The Isua mine, a visible asset that fits a sought-after image as an integrated miner, can help General Nice pivot away from its crumbling core business without letting its diversification (from real estate to vineyards) blur its profile excessively. Indeed, the Hong Kong-listed arm’s recent acquisition of oil rights in the US, also for a bargain price mostly paid in company shares, suggests a similar motivation. At any rate, cheaply-gotten Isua could be worth cashing in at some point in the future.
Jiangxi Copper’s studied low profile
Although Chinese interest in Greenland mining goes back over a decade, the first actual deal was signed in 2009. Nordic Mining, the license holder for the Wegener Halvø copper site near Ittoqqortoormiit in east Greenland, turned to China after touting the project to Australian miners. Anthony Duckworth, a director with the company, travelled to Nanchang in 2009 and starred an event attended by high provincial officials, potential financial backers, and, crucially, Jiangxi Copper (江西铜业), the country’s top copper producer. The deal, however, was signed with a go-between, Jiangxi Zhongrun 中润 Mining.
Plans for Jiangxi Copper to get involved, though hard not to suspect and indeed talked about from early on, were not aired back then. Local journalists trying to ascertain who was behind Zhongrun were told the matter was “extremely sensitive“. Jiangxi Copper formally entered the project through a joint venture in 2011, but as late as 2012 Greenland’s Sermitsiaq newspaper was refused an interview by company representatives. Scattered Chinese sources, and seemingly none in the West, mentioned Jiangxi Copper’s involvement before my article on the topic in May 2013. The Greenlandic public had to wait until November that year to learn about the major actor behind the first Chinese project on the island.

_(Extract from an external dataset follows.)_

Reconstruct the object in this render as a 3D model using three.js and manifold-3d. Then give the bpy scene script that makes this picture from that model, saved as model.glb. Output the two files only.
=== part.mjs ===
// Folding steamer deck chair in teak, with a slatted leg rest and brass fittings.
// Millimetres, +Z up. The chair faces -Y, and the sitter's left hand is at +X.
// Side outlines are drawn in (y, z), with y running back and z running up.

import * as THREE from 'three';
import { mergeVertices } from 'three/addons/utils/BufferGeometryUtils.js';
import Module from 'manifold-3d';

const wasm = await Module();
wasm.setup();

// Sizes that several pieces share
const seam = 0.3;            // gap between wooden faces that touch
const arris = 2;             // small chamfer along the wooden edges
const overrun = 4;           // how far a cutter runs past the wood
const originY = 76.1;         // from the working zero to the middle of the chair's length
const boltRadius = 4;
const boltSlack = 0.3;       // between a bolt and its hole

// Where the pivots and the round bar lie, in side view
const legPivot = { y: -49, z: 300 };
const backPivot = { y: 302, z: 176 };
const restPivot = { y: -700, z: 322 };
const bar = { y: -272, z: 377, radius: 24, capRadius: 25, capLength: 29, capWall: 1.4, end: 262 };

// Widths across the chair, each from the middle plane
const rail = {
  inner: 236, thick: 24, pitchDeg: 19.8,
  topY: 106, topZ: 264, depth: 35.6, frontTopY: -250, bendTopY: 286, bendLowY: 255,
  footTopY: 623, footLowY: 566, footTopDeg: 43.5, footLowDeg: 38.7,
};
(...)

Will the last be the first?
The Greenland project with Chinese participation most likely to start producing actual ores in the short term is not Wegener Halvø, the oldest, or Isua, the most talked about, but Greenland Minerals and Energy’s Kvanefjeld uranium-rare earth project in the island’s south. A partnership with national state-owned China Nonferrous (CNMC, 中色) began with a non-binding agreement signed in early 2014, and has been moving towards a more concrete form through multiple meetings between the companies since then. China Nonferrous had earlier signed a similar agreement with Ironbark, an Australian miner, for the Citronenfjord zinc project at the opposite end of Greenland.

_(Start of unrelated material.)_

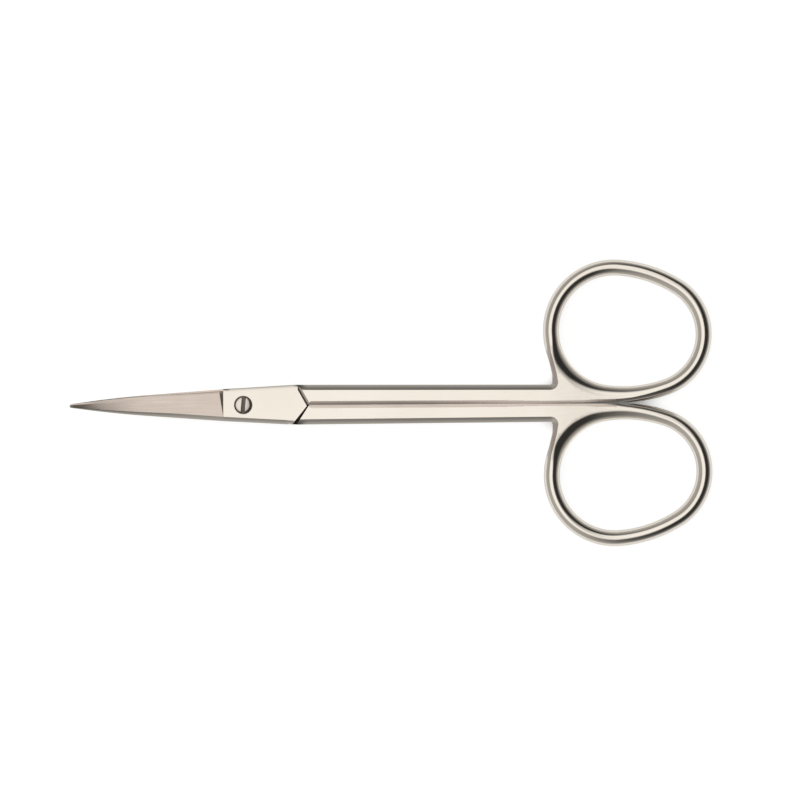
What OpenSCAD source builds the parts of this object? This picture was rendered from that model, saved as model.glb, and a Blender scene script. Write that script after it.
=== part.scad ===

Since the repeal of a ban on uranium mining in 2013, the project has been moving quickly and GME has recently announced that trial production could start before the end of this year. The company has also secured funding from a Hong Kong-based investor with Mainland connections. The partnership with China Nonferrous seems made in heaven: output from Kvanefjeld would be a perfect input for a colossal REE separation plant China Nonferrous is building in Xinfeng 新丰, Guangdong. China has a near-monopoly in global rare earth production, but a moderate amount of Chinese interest in REE deposits abroad (as recently seen in Greece) exists and fluctuates along with state policies affecting the industry. The close match between Kvanefjeld and China Nonferrous’ needs suggests a partnership with firmer foundations and somewhat less sensitive to such fluctuations.